Microbial transglutaminase (MTG) is an enzyme broadly used to improve the technological properties of proteins; however, many globular proteins are poorly susceptible or unsusceptible to its action. High-pressure processing (HPP) can change the conformation of proteins; thus it may be a useful tool to increase the accessibility of MTG to some proteins. Still, HPP conditions and the concentration of MTG need to be carefully studied to achieve the desired effects. The effects of combined MTG (up to 30 U per g of protein) and HPP (200–600 MPa; 5–15 minutes) on the solubility, the content of accessible sulfhydryl groups and surface hydrophobicity of pea (PPI) and soy (SPI) protein isolates were evaluated employing response surface methodology. The regression models obtained presented high coefficients of determination and high F values. Overall, all three parameters were differently affected by pressure. HPP increased solubility in both PPI and SPI (up to ∼200% at 600 MPa); however, it decreased the concentration of accessible sulfhydryl groups in PPI (∼80% at 600/10 min) and increased it in SPI (up to 28% at 200 MPa/10 min).
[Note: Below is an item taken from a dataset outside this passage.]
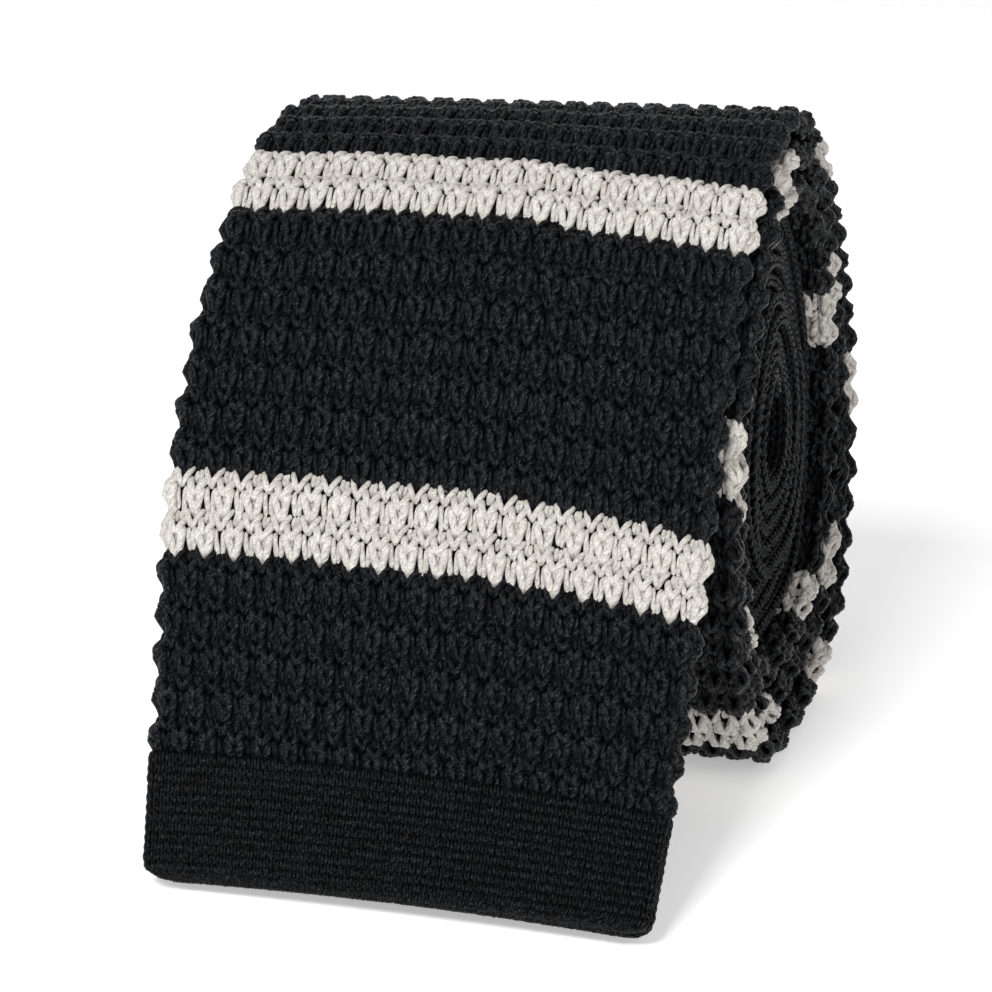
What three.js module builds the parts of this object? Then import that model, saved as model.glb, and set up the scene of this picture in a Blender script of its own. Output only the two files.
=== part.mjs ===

HPP also affected the surface hydrophobicity of both protein isolates differently, decreasing it in PPI (up to ∼25% at 200 MPa/10 min) and increasing it in the SPI (up to ∼30% at 200 MPa/10 min). Non-HPP protein isolates were not affected by MTG, most likely due to the low accessibility of the enzyme to the proteins. However, when combined, HPP and MTG seem to have both synergistic and antagonistic effects, thus broadening the potential to alter the properties of these proteins. These results suggest that simultaneous HPP and MTG treatments can be used to modify the structure of proteins to tailor their techno-functional properties.